• Aim
Give the lines of the material verbatim, from the first line to the line with "(0.0018, 0.0018, 0.002))", including both.

• Rows from a dataset
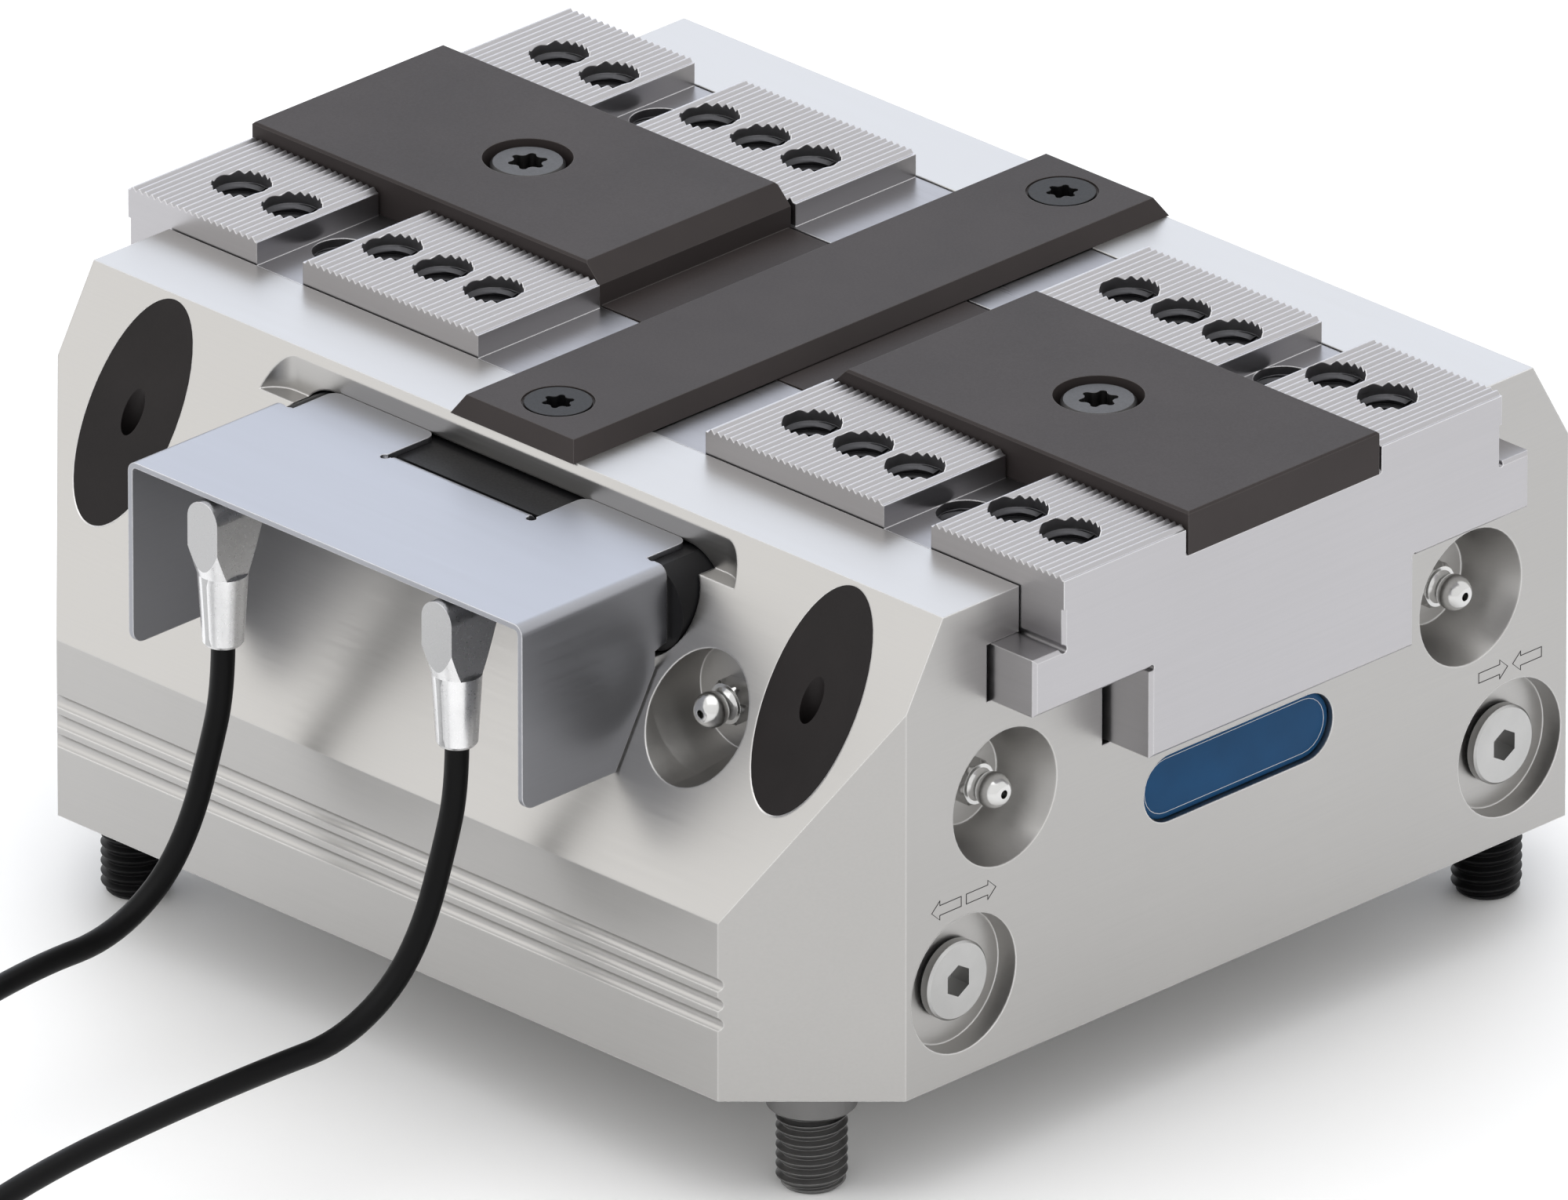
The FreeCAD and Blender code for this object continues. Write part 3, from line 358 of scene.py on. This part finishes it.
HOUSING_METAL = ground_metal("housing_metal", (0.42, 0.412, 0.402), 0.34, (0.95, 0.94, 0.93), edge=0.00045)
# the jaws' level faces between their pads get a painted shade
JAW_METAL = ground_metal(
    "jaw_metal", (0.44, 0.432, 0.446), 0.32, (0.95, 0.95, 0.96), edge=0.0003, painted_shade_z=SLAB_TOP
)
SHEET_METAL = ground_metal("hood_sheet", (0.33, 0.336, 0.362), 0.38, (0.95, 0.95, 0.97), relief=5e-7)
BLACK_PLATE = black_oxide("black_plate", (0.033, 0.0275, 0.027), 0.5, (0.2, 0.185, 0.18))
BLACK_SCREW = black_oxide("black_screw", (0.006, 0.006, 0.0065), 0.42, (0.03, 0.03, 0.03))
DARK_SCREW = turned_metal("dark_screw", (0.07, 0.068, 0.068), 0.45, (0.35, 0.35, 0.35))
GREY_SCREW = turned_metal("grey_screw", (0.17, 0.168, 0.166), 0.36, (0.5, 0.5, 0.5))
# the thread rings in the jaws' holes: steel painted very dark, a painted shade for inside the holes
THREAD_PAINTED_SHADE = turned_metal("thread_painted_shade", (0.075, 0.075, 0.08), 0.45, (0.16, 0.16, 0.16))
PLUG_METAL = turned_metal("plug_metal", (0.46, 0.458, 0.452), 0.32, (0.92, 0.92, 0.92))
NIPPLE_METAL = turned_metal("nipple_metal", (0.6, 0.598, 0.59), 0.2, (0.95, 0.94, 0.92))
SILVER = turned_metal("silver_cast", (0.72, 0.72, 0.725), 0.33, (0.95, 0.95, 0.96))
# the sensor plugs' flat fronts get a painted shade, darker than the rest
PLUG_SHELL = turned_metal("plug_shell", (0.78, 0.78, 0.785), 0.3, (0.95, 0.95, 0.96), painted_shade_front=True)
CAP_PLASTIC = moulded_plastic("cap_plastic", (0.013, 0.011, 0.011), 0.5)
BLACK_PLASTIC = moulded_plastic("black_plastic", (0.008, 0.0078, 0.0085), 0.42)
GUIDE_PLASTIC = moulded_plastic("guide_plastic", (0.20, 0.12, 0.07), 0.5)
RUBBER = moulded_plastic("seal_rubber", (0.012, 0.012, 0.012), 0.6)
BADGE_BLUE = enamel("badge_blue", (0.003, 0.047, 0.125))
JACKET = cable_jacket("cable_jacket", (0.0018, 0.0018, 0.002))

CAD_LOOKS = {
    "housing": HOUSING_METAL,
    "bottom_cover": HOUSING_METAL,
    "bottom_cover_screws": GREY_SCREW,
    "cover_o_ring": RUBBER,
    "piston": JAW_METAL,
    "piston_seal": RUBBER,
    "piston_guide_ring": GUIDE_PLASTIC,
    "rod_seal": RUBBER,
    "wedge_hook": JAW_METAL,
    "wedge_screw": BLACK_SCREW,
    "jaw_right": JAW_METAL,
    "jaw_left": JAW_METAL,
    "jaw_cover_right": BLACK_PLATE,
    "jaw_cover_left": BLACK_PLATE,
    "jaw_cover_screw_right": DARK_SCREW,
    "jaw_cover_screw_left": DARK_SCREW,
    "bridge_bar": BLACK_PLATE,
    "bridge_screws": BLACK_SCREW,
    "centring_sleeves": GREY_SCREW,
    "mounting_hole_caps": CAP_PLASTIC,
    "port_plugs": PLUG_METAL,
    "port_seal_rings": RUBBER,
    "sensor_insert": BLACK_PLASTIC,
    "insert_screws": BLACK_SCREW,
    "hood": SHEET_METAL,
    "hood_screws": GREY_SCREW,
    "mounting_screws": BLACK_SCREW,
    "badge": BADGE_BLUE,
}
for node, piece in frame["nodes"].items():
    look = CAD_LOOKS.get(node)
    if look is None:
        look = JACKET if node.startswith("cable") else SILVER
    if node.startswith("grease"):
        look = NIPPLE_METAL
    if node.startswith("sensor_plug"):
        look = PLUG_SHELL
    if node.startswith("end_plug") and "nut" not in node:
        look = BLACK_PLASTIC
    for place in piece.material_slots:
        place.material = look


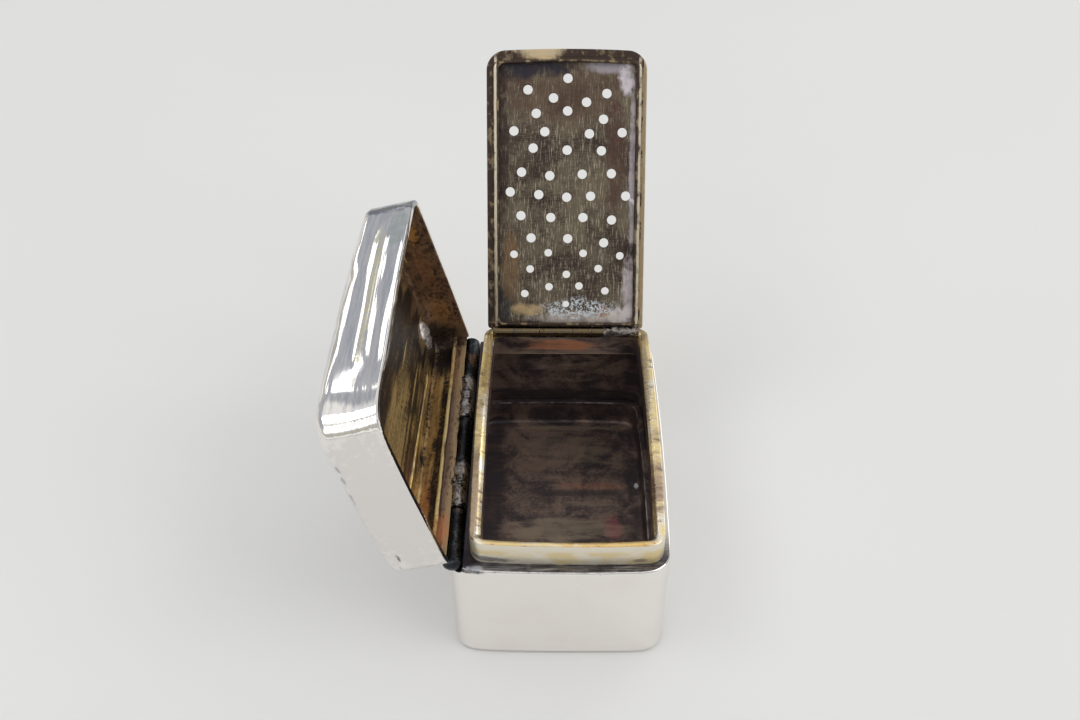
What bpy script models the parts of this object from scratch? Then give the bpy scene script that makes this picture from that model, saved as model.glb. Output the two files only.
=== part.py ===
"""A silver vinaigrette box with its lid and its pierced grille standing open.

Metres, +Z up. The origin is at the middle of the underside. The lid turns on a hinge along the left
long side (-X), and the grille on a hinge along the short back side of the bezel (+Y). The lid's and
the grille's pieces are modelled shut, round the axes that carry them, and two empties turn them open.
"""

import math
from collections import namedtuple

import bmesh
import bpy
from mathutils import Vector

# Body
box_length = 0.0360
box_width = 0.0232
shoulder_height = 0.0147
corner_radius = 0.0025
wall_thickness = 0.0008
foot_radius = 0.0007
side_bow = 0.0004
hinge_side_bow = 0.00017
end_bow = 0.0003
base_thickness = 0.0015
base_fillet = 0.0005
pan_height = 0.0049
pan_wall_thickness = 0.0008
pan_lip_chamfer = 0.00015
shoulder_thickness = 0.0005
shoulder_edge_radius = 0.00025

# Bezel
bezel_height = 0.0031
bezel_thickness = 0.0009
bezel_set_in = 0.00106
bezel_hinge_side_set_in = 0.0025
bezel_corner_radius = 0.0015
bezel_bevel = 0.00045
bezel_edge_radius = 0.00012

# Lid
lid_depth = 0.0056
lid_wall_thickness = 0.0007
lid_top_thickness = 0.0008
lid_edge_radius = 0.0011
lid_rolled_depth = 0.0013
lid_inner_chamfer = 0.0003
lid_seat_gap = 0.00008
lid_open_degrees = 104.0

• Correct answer
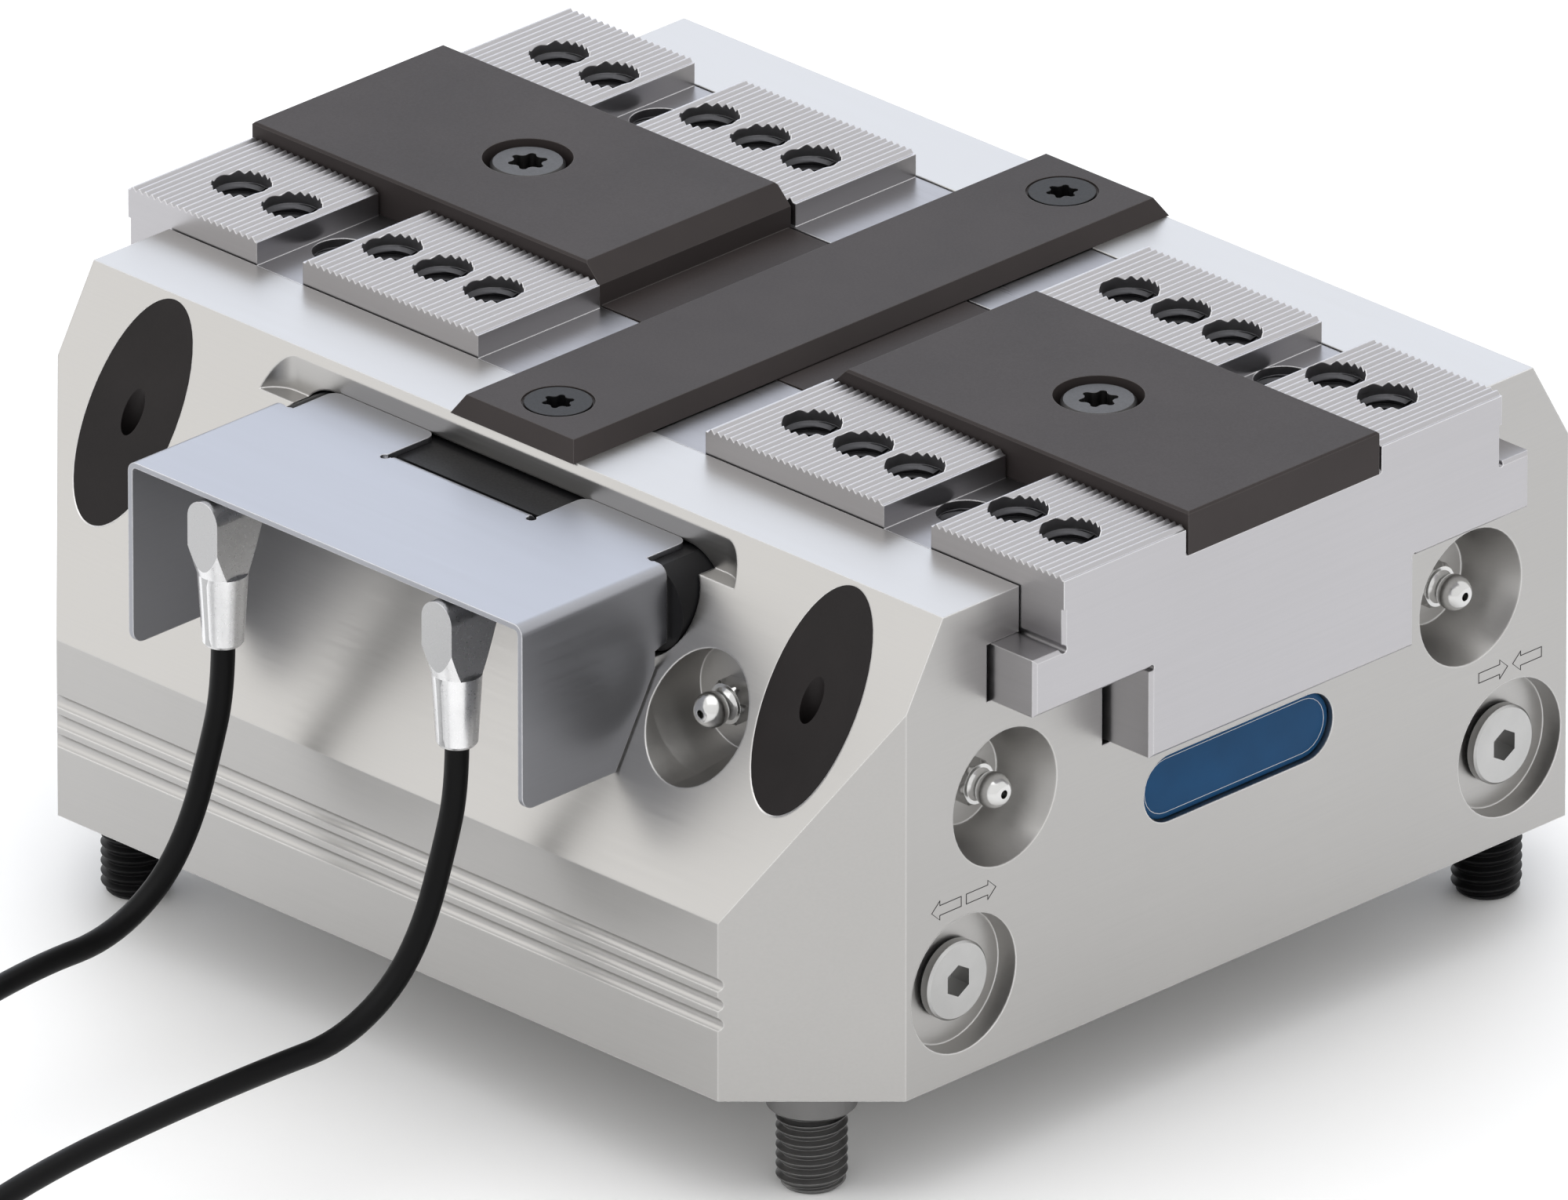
The FreeCAD and Blender code for this object continues. Write part 3, from line 358 of scene.py on. This part finishes it.
HOUSING_METAL = ground_metal("housing_metal", (0.42, 0.412, 0.402), 0.34, (0.95, 0.94, 0.93), edge=0.00045)
# the jaws' level faces between their pads get a painted shade
JAW_METAL = ground_metal(
    "jaw_metal", (0.44, 0.432, 0.446), 0.32, (0.95, 0.95, 0.96), edge=0.0003, painted_shade_z=SLAB_TOP
)
SHEET_METAL = ground_metal("hood_sheet", (0.33, 0.336, 0.362), 0.38, (0.95, 0.95, 0.97), relief=5e-7)
BLACK_PLATE = black_oxide("black_plate", (0.033, 0.0275, 0.027), 0.5, (0.2, 0.185, 0.18))
BLACK_SCREW = black_oxide("black_screw", (0.006, 0.006, 0.0065), 0.42, (0.03, 0.03, 0.03))
DARK_SCREW = turned_metal("dark_screw", (0.07, 0.068, 0.068), 0.45, (0.35, 0.35, 0.35))
GREY_SCREW = turned_metal("grey_screw", (0.17, 0.168, 0.166), 0.36, (0.5, 0.5, 0.5))
# the thread rings in the jaws' holes: steel painted very dark, a painted shade for inside the holes
THREAD_PAINTED_SHADE = turned_metal("thread_painted_shade", (0.075, 0.075, 0.08), 0.45, (0.16, 0.16, 0.16))
PLUG_METAL = turned_metal("plug_metal", (0.46, 0.458, 0.452), 0.32, (0.92, 0.92, 0.92))
NIPPLE_METAL = turned_metal("nipple_metal", (0.6, 0.598, 0.59), 0.2, (0.95, 0.94, 0.92))
SILVER = turned_metal("silver_cast", (0.72, 0.72, 0.725), 0.33, (0.95, 0.95, 0.96))
# the sensor plugs' flat fronts get a painted shade, darker than the rest
PLUG_SHELL = turned_metal("plug_shell", (0.78, 0.78, 0.785), 0.3, (0.95, 0.95, 0.96), painted_shade_front=True)
CAP_PLASTIC = moulded_plastic("cap_plastic", (0.013, 0.011, 0.011), 0.5)
BLACK_PLASTIC = moulded_plastic("black_plastic", (0.008, 0.0078, 0.0085), 0.42)
GUIDE_PLASTIC = moulded_plastic("guide_plastic", (0.20, 0.12, 0.07), 0.5)
RUBBER = moulded_plastic("seal_rubber", (0.012, 0.012, 0.012), 0.6)
BADGE_BLUE = enamel("badge_blue", (0.003, 0.047, 0.125))
JACKET = cable_jacket("cable_jacket", (0.0018, 0.0018, 0.002))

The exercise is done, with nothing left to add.